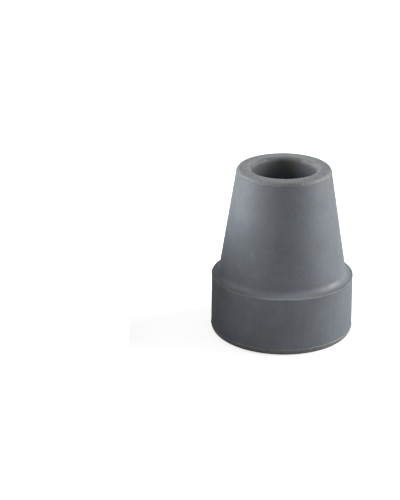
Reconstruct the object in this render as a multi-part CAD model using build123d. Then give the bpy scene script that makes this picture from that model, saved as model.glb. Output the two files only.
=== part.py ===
from build123d import *
import os
from math import acos, atan2, cos, hypot, pi, radians, sin, tan

# Rubber tip for the foot of a walking cane, moulded in one piece.
# Sizes are in millimetres. The origin is the centre of the tread, which stands on z = 0,
# and the cane's shaft goes in from above along the Z axis.

# The band round the foot
base_diameter = 41.2        # across the band at its foot, its widest place
band_height = 17.8          # tread to ledge
band_draft = 0.4            # degrees that the band's side leans in, so that the mould parts
tread_edge_radius = 2.0     # rounding from the tread up to the band

# The step from the band in to the neck
shoulder_radius = 0.15      # rounding of the band's upper edge
ledge_flat = 0.05           # level strip between that edge and the neck's root
neck_root_radius = 2.0      # hollow rounding where the neck rises from the ledge

# The neck's rim
height = 50.0               # tread to rim
rim_flat = 1.35             # level strip round the top of the rim
rim_edge_radius = 1.4       # rounding from the rim out to the neck's side

# The socket for the shaft
bore_diameter = 18.6        # grips a shaft of 19 mm (3/4 in)
bore_depth = 36.0           # rim to socket floor
mouth_radius = 1.6          # rounded lead-in at the mouth
bore_floor_radius = 1.0     # hollow rounding round the socket floor

# The tread, from the band inwards: a land, a groove, a ring, a groove and a centre disc
land_width = 5.45           # from the band's foot in to the outer groove
outer_groove_width = 3.4
ring_width = 3.3
inner_groove_width = 3.2
groove_depth = 2.6
groove_floor_flat = 0.4     # flat strip along a groove's floor, between its hollow corners
groove_edge_radius = 0.25   # rounding where a groove opens on the tread

# The bead of flash where the mould parts, at the foot, the shoulder and the rim
flash_radius = 0.12

# Radii that follow from those sizes
foot_radius = base_diameter / 2
bore_radius = bore_diameter / 2
shoulder_line_radius = foot_radius - (band_height - shoulder_radius) * tan(radians(band_draft))
ledge_inner_radius = shoulder_line_radius - shoulder_radius - ledge_flat
rim_flat_radius = bore_radius + mouth_radius + rim_flat
outer_groove_radius = foot_radius - land_width
ring_radius = outer_groove_radius - outer_groove_width
inner_groove_radius = ring_radius - ring_width


def neck_lean():
    """Angle in radians that the neck's side leans in: it is tangent to both its roundings."""
    across = ledge_inner_radius - rim_flat_radius
    up = height - rim_edge_radius - band_height - neck_root_radius
    return acos((neck_root_radius + rim_edge_radius) / hypot(across, up)) - atan2(up, across)


def rounded(section, corner, radius):
    """The section with its vertex nearest to the corner rounded."""
    return fillet(section.vertices().sort_by_distance(corner)[0], radius)


def body_section():
    """Half section of the moulding's outside: band, ledge, neck and rim."""
    reach = tan((pi / 2 - neck_lean()) / 2)
    foot = (foot_radius, 0)
    shoulder = (shoulder_line_radius, band_height)
    root = (ledge_inner_radius - neck_root_radius * reach, band_height)
    rim = (rim_flat_radius + rim_edge_radius * reach, height)
    section = make_face(Polyline((0, 0), foot, shoulder, root, rim, (0, height), close=True))
    section = rounded(section, foot, tread_edge_radius)
    section = rounded(section, shoulder, shoulder_radius)
    section = rounded(section, root, neck_root_radius)
    return rounded(section, rim, rim_edge_radius)


def flash_sections():
    """The bead of flash on each of the three lines where the mould parts."""
    lean = neck_lean()
    foot_line = (foot_radius, tread_edge_radius)
    shoulder_line = (shoulder_line_radius, band_height - shoulder_radius)
    rim_line = (
        rim_flat_radius + rim_edge_radius * cos(lean),
        height - rim_edge_radius * (1 - sin(lean)),
    )
    return [Pos(*line) * Circle(flash_radius) for line in (foot_line, shoulder_line, rim_line)]


def socket_section():
    """Half section of the socket, with its floor's corner rounded."""
    floor = height - bore_depth
    corner = (bore_radius, floor)
    section = make_face(
        Polyline((0, floor), corner, (bore_radius, height), (0, height), close=True)
    )
    return rounded(section, corner, bore_floor_radius)


def groove_section(outer_radius, width):
    """Section of one ring-shaped groove of the tread, with a round-cornered floor."""
    inner_radius = outer_radius - width
    floor_radius = (width - groove_floor_flat) / 2
    section = make_face(
        Polyline(
            (inner_radius, 0),
            (outer_radius, 0),
            (outer_radius, groove_depth),
            (inner_radius, groove_depth),
            close=True,
        )
    )
    for floor_corner in ((inner_radius, groove_depth), (outer_radius, groove_depth)):
        section = rounded(section, floor_corner, floor_radius)
    return section


def tip_section():
    """Half section of the whole tip."""
    section = body_section() + flash_sections() - socket_section()
    section = rounded(section, (bore_radius, height), mouth_radius)
    for outer_radius, width in (
        (outer_groove_radius, outer_groove_width),
        (inner_groove_radius, inner_groove_width),
    ):
        section -= groove_section(outer_radius, width)
        for edge_radius in (outer_radius, outer_radius - width):
            section = rounded(section, (edge_radius, 0), groove_edge_radius)
    return section


cane_tip = revolve(Plane.XZ * tip_section(), Axis.Z)

os.makedirs("parts", exist_ok=True)
export_step(cane_tip, "parts/cane_tip.step")
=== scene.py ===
from math import acos, atan2, cos, exp, hypot, pi, radians, sin, tan

import bpy
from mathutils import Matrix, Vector, noise


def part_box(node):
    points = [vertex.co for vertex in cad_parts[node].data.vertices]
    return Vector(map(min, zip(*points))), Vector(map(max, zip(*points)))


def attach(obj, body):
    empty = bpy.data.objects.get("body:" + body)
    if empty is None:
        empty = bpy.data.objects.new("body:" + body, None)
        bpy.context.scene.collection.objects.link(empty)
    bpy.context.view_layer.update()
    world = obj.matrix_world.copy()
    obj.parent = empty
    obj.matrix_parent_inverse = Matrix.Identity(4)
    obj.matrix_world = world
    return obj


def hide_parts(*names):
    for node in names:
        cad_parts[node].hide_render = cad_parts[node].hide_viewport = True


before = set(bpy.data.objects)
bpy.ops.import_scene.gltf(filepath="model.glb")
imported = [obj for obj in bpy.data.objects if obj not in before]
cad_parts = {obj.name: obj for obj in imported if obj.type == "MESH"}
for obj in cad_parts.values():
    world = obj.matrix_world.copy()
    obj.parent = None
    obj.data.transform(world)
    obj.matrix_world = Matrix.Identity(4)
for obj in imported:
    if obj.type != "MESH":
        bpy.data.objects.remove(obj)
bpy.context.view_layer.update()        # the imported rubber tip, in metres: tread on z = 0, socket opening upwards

NODE = "cane_tip"
BODY = "root"
SLOT = "grey_rubber"
MM = 0.001


# ---------------------------------------------------------------- camera

VIEW_PITCH = radians(21.66)             # how far the camera looks down
VIEW_DISTANCE = 519.7 * MM
VIEW_LENS = 126.95
SENSOR_WIDTH = 36.0
CLIP_START = 0.01
AIM = Vector((-23.9, 8.4, 21.16)) * MM  # left of the tip, which stands right of the view's middle


def make_camera():
    data = bpy.data.cameras.new("camera")
    data.lens = VIEW_LENS
    data.sensor_width = SENSOR_WIDTH
    data.clip_start = CLIP_START
    camera = bpy.data.objects.new("camera", data)
    camera.location = AIM + Vector((0, -cos(VIEW_PITCH), sin(VIEW_PITCH))) * VIEW_DISTANCE
    camera.rotation_euler = (pi / 2 - VIEW_PITCH, 0, 0)
    bpy.context.scene.collection.objects.link(camera)
    bpy.context.scene.camera = camera


# ---------------------------------------------------------------- the moulding's section

# Sizes in millimetres. The height and the width over the flash come from the CAD node.
FLASH = 0.12                # how far the bead of flash stands out
LOW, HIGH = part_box(NODE)
HEIGHT = (HIGH.z - LOW.z) / MM
FOOT_RADIUS = (HIGH.x - LOW.x) / MM / 2 - FLASH
BAND_HEIGHT = 17.8
BAND_DRAFT = radians(0.4)
FOOT_ROUND = 2.0
SHOULDER_ROUND = 0.15
LEDGE_FLAT = 0.05
ROOT_ROUND = 2.0
RIM_FLAT = 1.35
RIM_ROUND = 1.4
MOUTH_ROUND = 1.6
BORE_RADIUS = 9.3
BORE_DEPTH = 36.0
BORE_FLOOR_ROUND = 1.0
GROOVES = ((5.25, 8.45), (11.75, 15.15))    # inner and outer radius of each groove of the tread
GROOVE_DEPTH = 2.6
GROOVE_FLOOR_FLAT = 0.4
GROOVE_EDGE_ROUND = 0.25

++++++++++

### DIRECTIONS FOR THIS TASK
The lines from the top of the data above down to the line containing "# and the cane's" are to be copied exactly; no other line should appear.

### FULL RESPONSE
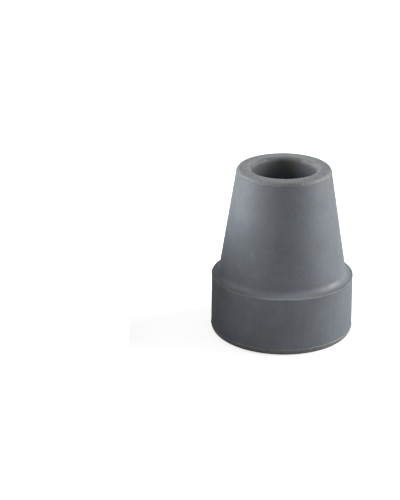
Reconstruct the object in this render as a multi-part CAD model using build123d. Then give the bpy scene script that makes this picture from that model, saved as model.glb. Output the two files only.
=== part.py ===
from build123d import *
import os
from math import acos, atan2, cos, hypot, pi, radians, sin, tan

# Rubber tip for the foot of a walking cane, moulded in one piece.
# Sizes are in millimetres. The origin is the centre of the tread, which stands on z = 0,
# and the cane's shaft goes in from above along the Z axis.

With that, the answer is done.